Following the \(Q=0\) path gives us

which produces

Case: \(Q=1\)

Recursing upwards and following the \(Q=1\) path gives us

Doing the computation gives us a BDD where both the positive and negative edge of \(R\) lead to a \(1\) (one) leaf. This can be simplified by removing the redundant \(R\) node and simply returning

Putting It Together

Recursing all the way up, we draw on our page the following tree,

We first combine each of the \(1\) and \(0\) leaf nodes together, producing the BDD below on the left.

We can then remove duplicated nodes. Notice that both of the \(R\) nodes have the exact same output edges. This means that we can combine these into one new node, which takes the input edges of both — in this case from \(P\) and \(R\).
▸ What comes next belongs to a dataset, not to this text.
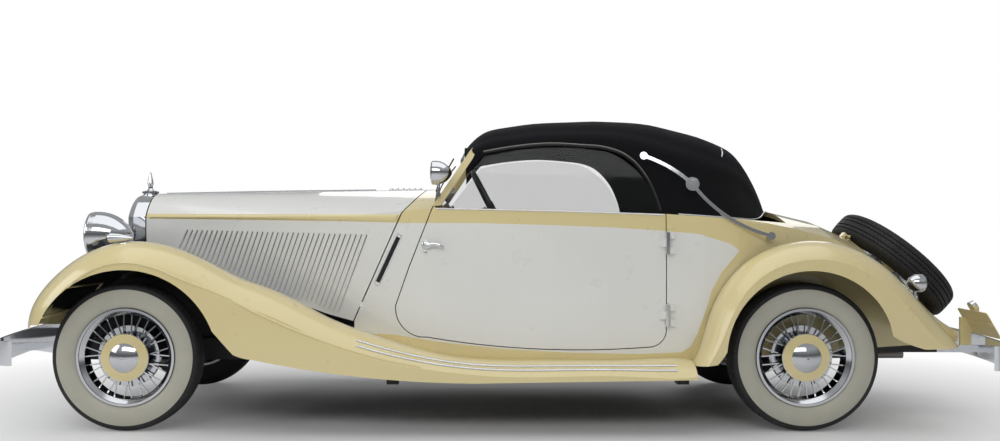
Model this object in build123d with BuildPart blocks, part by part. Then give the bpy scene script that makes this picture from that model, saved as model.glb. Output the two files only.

This gives us the BDD on the right, which is fully reduced.

We have computed the Reduced, Ordered, Binary Decision Diagram (ROBDD) of \(\neg R \Rightarrow (Q \wedge P)\).

Note that the choice of connective had no impact for most of the execution of the algorithm. It is only at the leaf nodes that we directly computed the implication on boolean values, which is trivial for any operator we choose. Combining two BDDs with the exclusive or (\(\oplus\)) is exactly as simple as finding their conjunction (\(\wedge\)).

\((\neg R \Rightarrow (Q \wedge P)) \iff (P \wedge (Q \oplus R))\)

We will now combine the BDD we produced above for \(\neg R \Rightarrow (Q \wedge P)\) with another BDD for \(P \wedge (Q \oplus R)\) by the \(\iff\) connective. We repeat the new BDD for the former on the left, and show the BDD for the latter on the right.

It’s easy to feel intimidated by the \(\iff\) symbol and try to expand it out into its implication form, but this will make the task far more complex than it needs to be. As we saw above, the choice of connective makes no difference for 90% of the algorithm’s execution.

We start by case splitting on the \(P\) node. For each of the cases, we have two sub-BDDs gotten by following the choice for each BDD.

Case: \(P=0\)

The two sub-BDDs we get by following the \(P=0\) choice for each BDD above are

As we have reached a leaf node, we can apply the \(\iff\) to it and each of the leaves of the other sub-BDD, giving us

As this case is finished we can attach it to the \(0\) branch of the \(P\) node, and recurse into the \(P=1\) case.

Case: \(P=1\)

The two sub-BDDs we get by following the \(P=1\) choice for each BDD are

We need to case split on the \(Q\) node.

Case: \(Q=0\)

The two sub-BDDs we get by following the \(Q=0\) choice are

Case splitting on the \(R\) node and applying the \(\iff\) connective to each leaf, we get a BDD where both branches of \(R\) lead to the same outcome. This node is redundant, and the BDD can be simplified into a \(1\) node as follows.

Case: \(Q=1\)

The two sub-BDDs are

which, combined by \(\iff\), gives us

Putting It Together

As before, we reattach the new sub-BDDs and then combine duplicate nodes. This produces the BDD for \((\neg R \Rightarrow (Q \wedge P)) \iff (P \wedge (Q \oplus R))\).